4.3 Teachers and School Principals We asked two principals from these low-fee schools about their English policies and what they think about the alternate approach – not teaching a second language until a child has crossed their critical period. They are included below: “Our schools are trying to compete with all these other elites out there (names a few schools for effect). I think you’re underestimating the abilities of these common children. They are as capable of learning English as the more privileged class. And I think to learn anything you have to give maximum exposure to the children in this age – this is their learning age. I know it’s hard but that’s why we’re here; to give them the same opportunities as those who God gave more status in this world. We are the ones who are trying to bring this society back to level grounds. You need English to study at prestigious institutions, to learn the computer, use the internet, even read instruction papers on products you use. Not knowing English from an early stage in your life renders you handicapped.” It will be appropriate to mention that the below interview was translated from Urdu and that the interviewee has qualifications in and has been a former teacher in Urdu and Islamiyat for intermediate level students before becoming principal. “All the schools need to do this actually (not teach English in the child’s critical period). Our children are forgetting the value and prestige of their local languages. It’s tear-jerking to see our youth so profound in a foreign language and yet they can’t hold even a proper conversation in Urdu? And I’ve been telling the committee that they need to do something about this as well. It’s just rotten how we’re forcing things they don’t understand down their throat. This isn’t learning. I tell my staff to communicate with them in Urdu or Punjabi when explaining so at least they’ll keep track of what they’re learning. Then maybe someday when they can properly understand English it can all fall into place. But even if this wasn’t the case – even if they do perfectly understand English maybe some now or some generations later, the problem is that we need to teach them to be proud of their culture and heritage, and we can’t do that unless we make it hold some importance in their lives. If our government and society make our local languages completely irrelevant outside of homes, these education boards and committees will continue to give English more importance”

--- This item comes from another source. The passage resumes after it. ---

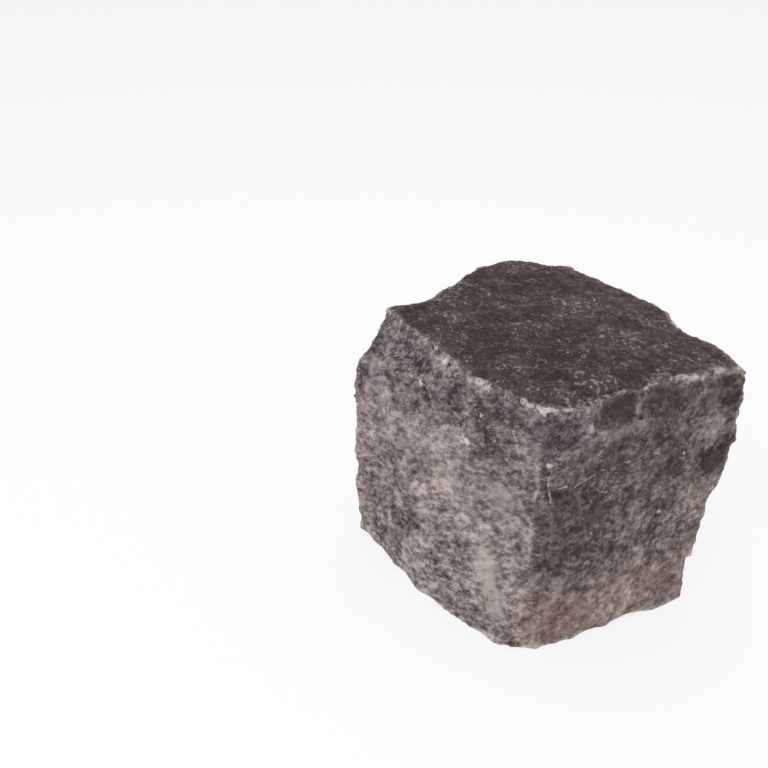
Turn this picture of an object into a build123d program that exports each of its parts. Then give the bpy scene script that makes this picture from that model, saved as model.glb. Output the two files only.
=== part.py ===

4.4 Observation of Results: When the questionnaires were given to the elite school students, the response was quite up to the mark. These children had a very good understanding of the language and its correct usage. They were able to answer the questionnaires themselves with little or no help from the faculty members or our team. On the other hand, most students belonging to low-tier schools, showed a huge amount dependency on teachers or us to even attempt the given tests. With this it was evident that despite passing through the primary phase of their education, they had not developed enough proficiency or confidence in English to be independent in its use. Moreover, the results that we did finally obtain painted a worse picture. Mistakes in spelling, vocabulary and general use of words, phrases and sentences were overwhelming to the point where it made most answers impossible to comprehend. Another distinctive feature was the attention paid to handwriting. Unlike their counter-parts in this research, students from low-fee schools were a lot more conscious about their handwriting and even rewrote answers by tracing over a rough erasable draft. Students of high-fee schools had relatively free reigns in this regard and consequently, generally poorer handwriting.


Should low tier schools provide their English education as the elite schools? The question is still a hot debate in terms of education standards all over the country. Where the elite, high tier schools clam to provide a very good standard English education, they charge a fee that is not affordable to every family in the country. Most of the families are middle class and consequently are unable to pay the high fees of these schools due to which they turn to low tier schools which promise the same standard education as the elite schools, but in affordable fees. But how is such an educational equality even possible? When the budget of such schools is not as high as the elite schools so are their services. Less fees means less pay for teachers and so a lower English standard. The teachers are less qualified, less interested in teaching the students and so are the results. The students therefore are not as good as those of the high-level schools. When we checked the results, we came to a clear conclusion that even for the same grade and age groups, the response of children in elite schools was far better than those in these low fees affordable schools. While the students in elite schools were proficient in both oral and written usage of the English much better than what is expected from a second language, their counterparts studying in less privileged school systems had responses full of errors and mistakes. Apart from the standard the schools are providing, the children in low level schools usually come from a social class that is less concerned with the standard of education and more with the job acquiring ambitions. This ultimately leads to the low standard of education of such students. All in all, we have reached a conclusion that schools that try to mimic the education standards of high level schools are not in the least bit providing the education standard that they promise. Their students are receiving a low standard education and are less inclined to perfect their English as their counterparts that are studying in more privileged environments.